マツダの2シータースポーツカー「コスモスポーツ」は、1967年5月、世界で初めて2ローター式ロータリーエンジンを搭載した市販車として発売されました。(ちなみに世界初のロータリーエンジン搭載市販車は、500cc x 1ローターを搭載し1964年に発売したNSU・ヴァンケルスパイダー)
乗用車メーカーとしては後発であったマツダは、先行する競合メーカーに対抗すべくロータリーエンジンの実用化に社運を賭け、それが結実した成果がコスモスポーツでした。
マツダのロータリーエンジン開発は1961年より始まり、1964年に東京モーターショーの会場にて、ロータリーエンジン搭載車第一弾としてコスモスポーツのプロトタイプが発表されました。エンジンの排気量は異なるものの、この段階で後の市販モデルに近いスタイリングになっていました。
高性能ロータリーエンジンと軽量ボディ
その後、高速連続耐久テストを繰り返し実用性能を磨き込み、1967年5月に正式に市販モデルの発売が開始されました。搭載されたエンジンは排気量491cc×2ローターの10A型で、最高出力110ps/7,000rpm、最大トルク13.3kgm/3,500rpmという、1.6Lクラスのレシプロエンジンを凌ぐスペックを発揮しました。最高速度185km/h、0-400m加速16.3sという動力性能も、当時としては第一級のものでした。
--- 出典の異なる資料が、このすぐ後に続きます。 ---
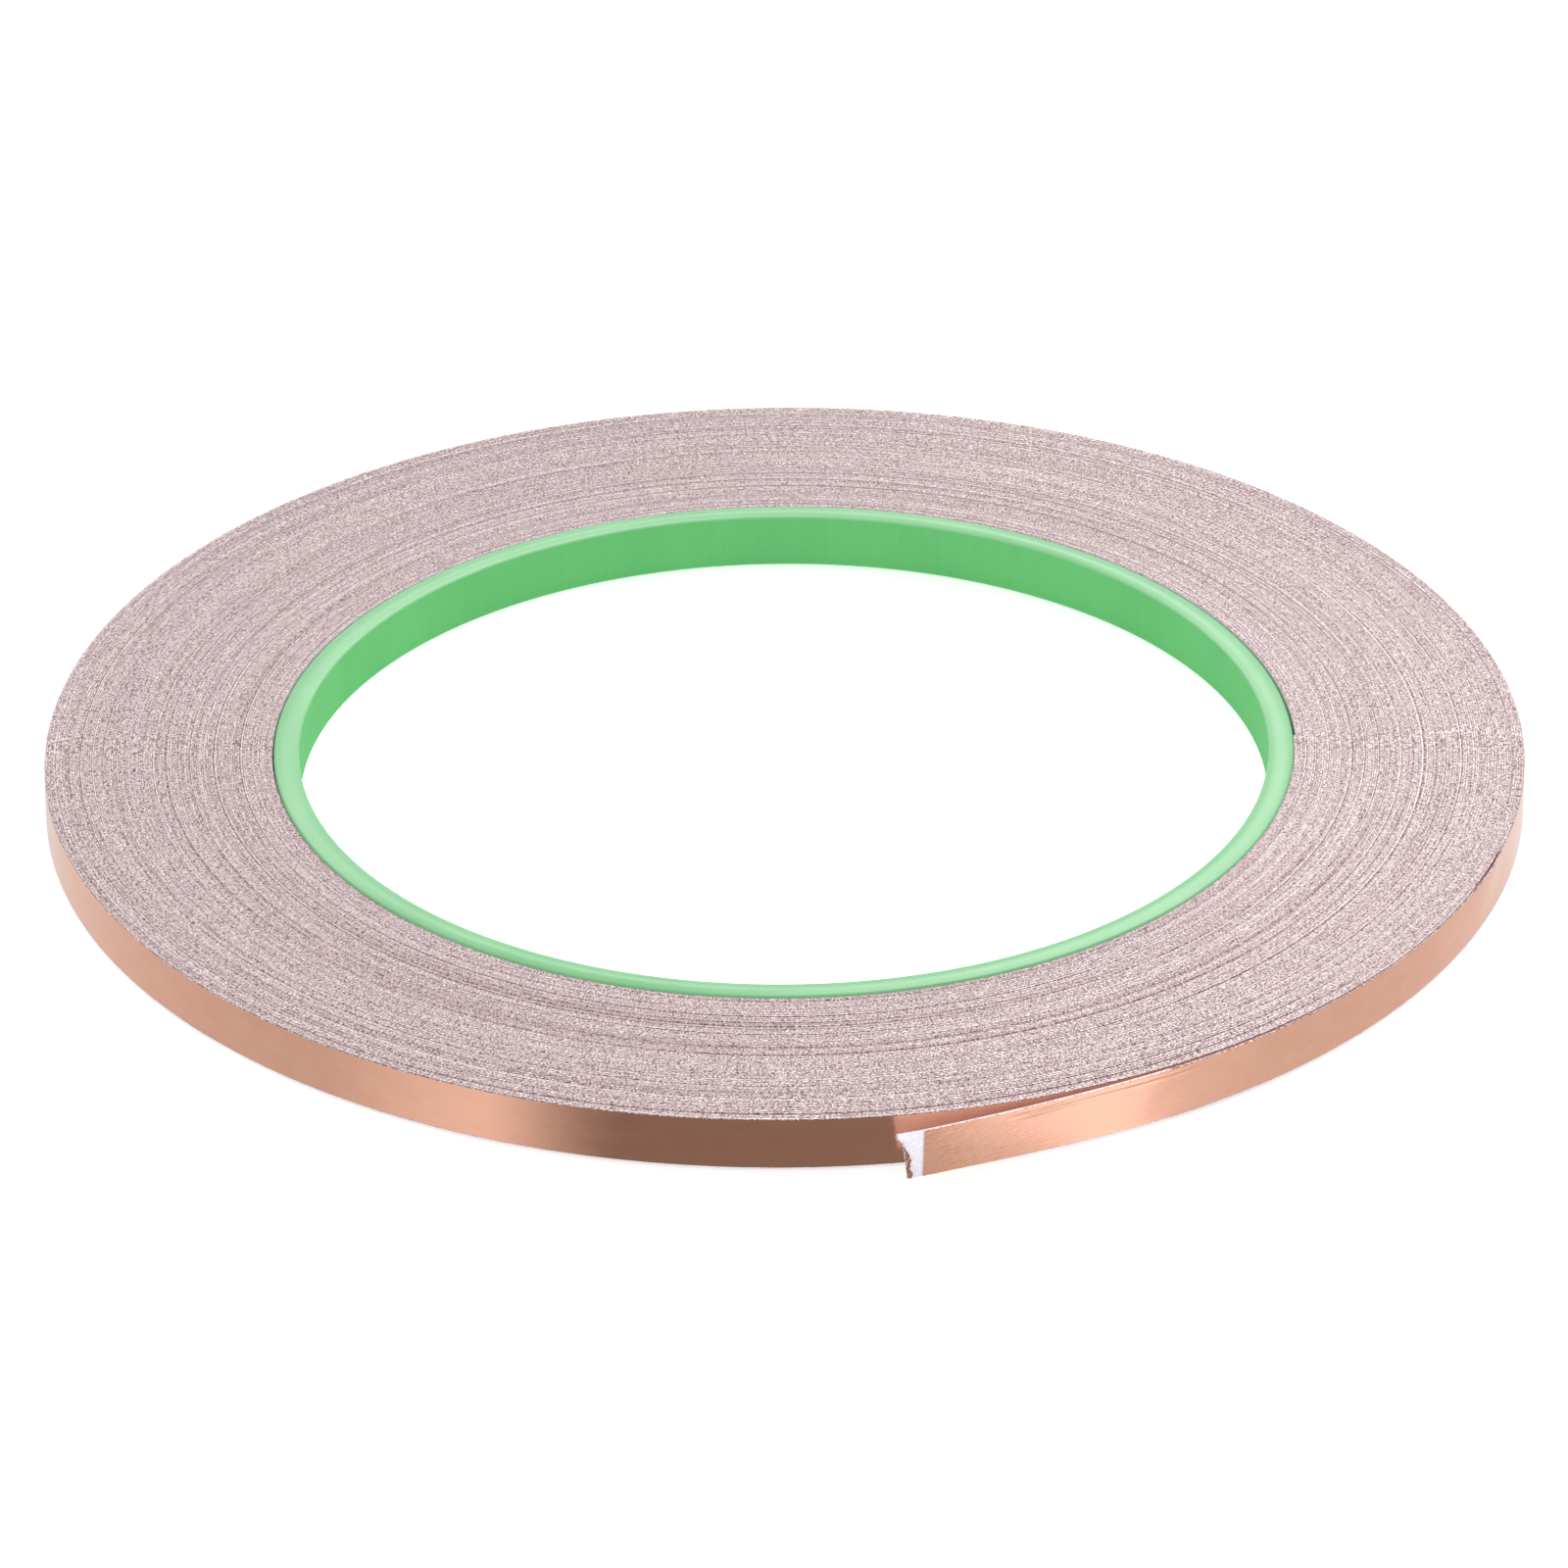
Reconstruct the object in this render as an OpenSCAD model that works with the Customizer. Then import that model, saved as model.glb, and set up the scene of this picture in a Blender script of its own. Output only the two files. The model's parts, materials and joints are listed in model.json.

トランスミッションは当時のスポーツカーやGTカーで一般的だった4速MTで、駆動方式はこれもコンベンショナルなFR方式でした。サスペンションは、フロントがダブルウィッシュボーン/コイル式、リアがドディオンアクスル/リーフ式で、ブレーキはフロントがディスク、リアがドラムでした。
ボディサイズは全長4,140mm×全幅1,595mm×全高1,165mmで、当時の国産車としては極端に低い全高が特徴でした。又、奇しくも同月に発売開始となった「トヨタ・2000GT」よりも僅かに小さいボディサイズでした。車両重量は940kgと軽量で、トヨタ2000GTより180kgも軽く、小型軽量なロータリーエンジンの面目躍如たるスペックでした。
マツダ コスモスポーツのCM
マツダ コスモスポーツの解説動画
スマートなスタイリングとスポーティなインテリア
スタイリングは、ロングノーズ・ロングデッキのプロポーションで、低いノーズと流れるようなボディラインを持つ、新時代のスポーツカーに相応しいものでした。又、ホイールベースが2,200mmと全長の割に短く(トヨタ・2000GTは2,330mm)、リアのオーバーハングが長い事もデザイン上の特徴でした。更に、リアバンパーの上下に配置された独特なデザインのテールランプは、外観の個性を一層際立たせるものでした。
内装面では、内貼りやシート、ダッシュボードなどが黒一色に統一されると共に、7連メーターやナルディ製の3スポークウッドステアリングを装備し、スポーティな雰囲気を醸していました。又、シートの後方に手荷物を置く為のスペースも用意されるなど、実用面にも配慮されていました。
マイナーチェンジで更に性能が向上
翌1968年7月にマイナーチェンジを実施し、エンジンのスペックが最高出力128ps/7,000rpm、最大トルク14.2kgm/5,000rpmに向上すると同時に、トランスミッションが5速化されました。これにより、動力性能は最高速度200km/h、0-400m加速15.8sに向上し、2Lクラスのレシプロエンジン搭載スポーツカーに迫る性能となりました。
同時にボディとシャシーのスペックも変更され、全長が10mm短縮された一方、ホイールベースが150mm、トレッドが前後共に10mm拡大され、車両重量は20kg重い960kgとなりました。装備面では、ブレーキにサーボアシストが備わった事や、ホイールが大径化された事などが相違点でした。外観上は、フロントバンパー下部のラジエターグリルの開口部が大きくなった事が最大の変更点でした。
コスモスポーツに搭載されたロータリーエンジンのフィーリングは、スムーズかつ低振動・低騒音で、当時のレジプロエンジンとは異次元のものでした。加速性能の高さと相まって、正に飛ぶようなフィーリングが持ち味でした。コスモスポーツは、価格が極めて高価だった事もあり、生産期間5年間での販売台数は1,200台余りに過ぎませんでしたが、マツダの技術力、そしてロータリーエンジンの性能を世界に知らしめる非常に大きな存在となりました。